I can’t do this from work, but maybe someone can provide measurements from their plate?
I thought the same thing, and seeing that the vinyl seat cover and seatpost (if kh) is the older type, I’m betting it is pre-09. The pics don’t show the base below the seatpost holes, so I can’t be sure, but that’s my guess as to why it doesn’t line up. And yes, you can certainly elongate the bracket holes to force a fit since the elongation is inward, and won’t reduce the space between the holes and the end of the bracket.
I thought it was only the new style bases that used allen bolts into captive nuts (like the OP’s saddle), rather than the fixed bolts with nuts on the outside.
If it won’t line up with everything in place and bolts in loosely then personally I’d just file the holes out a bit - they’re already oval anyway. But it’s probably worth pointing it out to KH in case it’s a bad batch, like somebody mentioned above.
Ok, I stand corrected, and see that it is indeed a new saddle. I just talked to Josh at UDC, and he said it could be either the saddle base or the bracket that was slightly off in manufacturing. He asked that you contact him, and he’ll take care of it. Call him at (800-864-2925)
Just to confirm: all KH saddles with the hex bolts and inserts are the new generation base. The Nimbus gel saddle also uses this base under license. So the T-bar fits both, but not the earlier (pre 2009) base.
It’s true that getting the plate on can be fiddly. Personally I make a “sandwich” with the handle, plate and L-brackets at the front, and push the bolts all the way through. Then I use the bolts to push the saddle cover fabric out of the way.
If the saddle cover fabric is getting in the way at the front, take the rear bumper off and loosen the drawstring so that it can move more easily out of the way.
Then screw the bolts in so they just barely catch, keeping the front bolts as loose as possible.
Then push the bolts through at the rear (front two bolts of the seatpost plate), and insert the bolts so they just catch. By keeping all the bolts loose, it’s much easier to adjust the plate position.
Once all the bolts are slightly threaded, tighten everything down.
Once you’ve done this once, it’s a lot easier to do it the second time.
On future saddle models I’m working on tweaking the saddle cover fabric so it’s more out of the way of the front handle.
Thank you for taking the time to come here. I’ve tried every possible way to screw those bolts in. Loose, tight, with seat handle, without, with seat post, without.
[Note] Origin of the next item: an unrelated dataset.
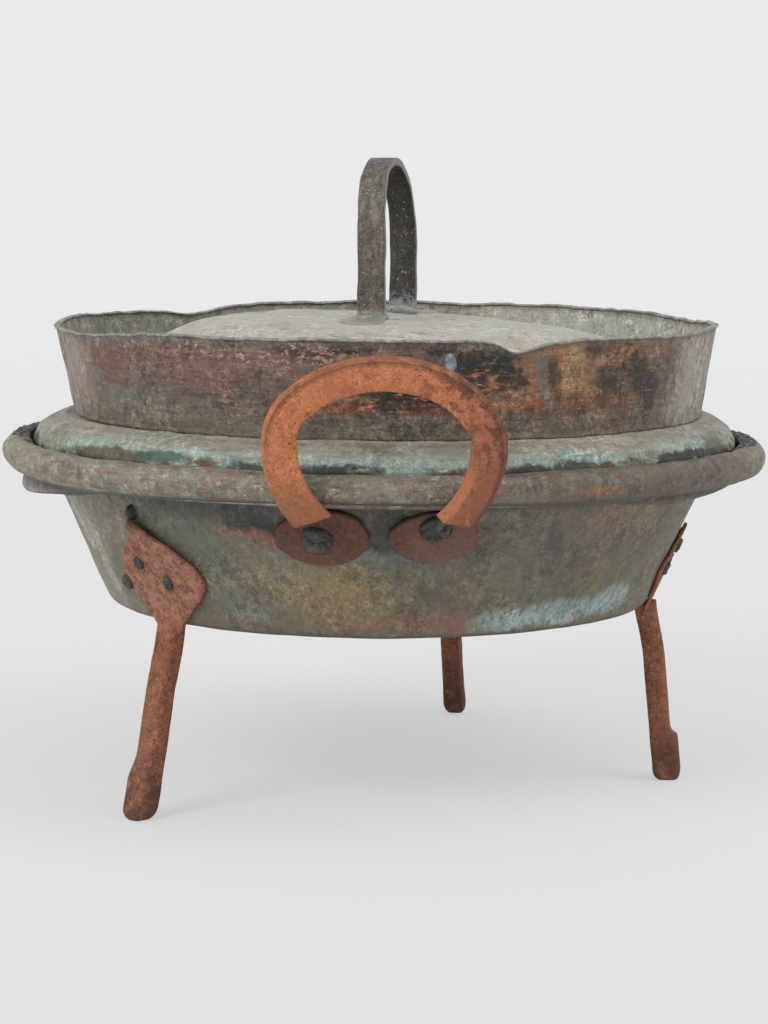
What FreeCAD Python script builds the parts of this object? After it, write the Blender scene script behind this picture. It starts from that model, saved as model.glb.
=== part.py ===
"""Copper country oven: a wired-rim pan on three riveted iron legs, with two iron horseshoe handles
and a loose lid whose flared collar holds embers round a low dome.

Millimetres. The origin is on the floor under the centre of the pan, +Z is up, and -Y is the front.
"""
import FreeCAD
import Part

import math
import os

from FreeCAD import Placement, Rotation, Vector

# ------------------------------------------------------------------ driving dimensions

# Sheet and fits
pan_sheet = 1.5            # copper of the pan
lid_sheet = 1.2            # copper of the dome, trough, shoulder and skirt
collar_sheet = 1.2         # copper of the ember collar
seat_gap = 0.2             # room left between pieces that are drawn up tight
wire_play = 0.45           # between the wire and the sheet rolled round it
lid_side_clearance = 2.0   # the lid drops loosely inside the rim
lid_seat_gap = 0.3         # under the skirt, so that the lid can turn

# Pan
rim_radius = 210.0         # over the rolled rim
leg_height = 98.0          # floor to the underside of the pan
wall_height = 72.5         # underside of the pan to the underside of the ledge
wall_flare = 23.8          # degrees out of the upright
ledge_width = 16.3         # wall to the outside of the upstand
corner_fillet = 8.0        # between the bottom and the wall
ledge_fillet = 3.0         # at both edges of the ledge
wire_radius = 5.8          # iron wire in the rolled rim
bead_rise = 9.0            # underside of the ledge to the wire's centre
curl_turn = 310.0          # degrees of sheet rolled round the wire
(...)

I have tried just putting in the first two bolts in the handle, and manipulating the height of the plate, to see if was possible to get the bottom two screws in. I always find the bottom two holes are way too off.
Here’s a picture with an allen key inserted. It fits just right into the screw hole.
More measurements of the plate. Seems to be 128mm.
Did your reinforcing plate (and T-bar) come with longer allen key bolts? Using the longer allen bolts makes it easier than re-using the original bolts in the saddle as these will only just reach the front handle captive nuts.
In my experience it helps to put in the front two bolts loosely first as these can be tricky to get past the fabric, and doubly so when the others are done up tight. Then put in the seatpost bolts, then the two remaining bolts.
Yes, I am using the longer bolts. I cannot get the bottom 2 bolts in at all, with the front two bolts loosely inserted. Unicycle.kr will test, and sent me a replacement soon, and I will post an update here.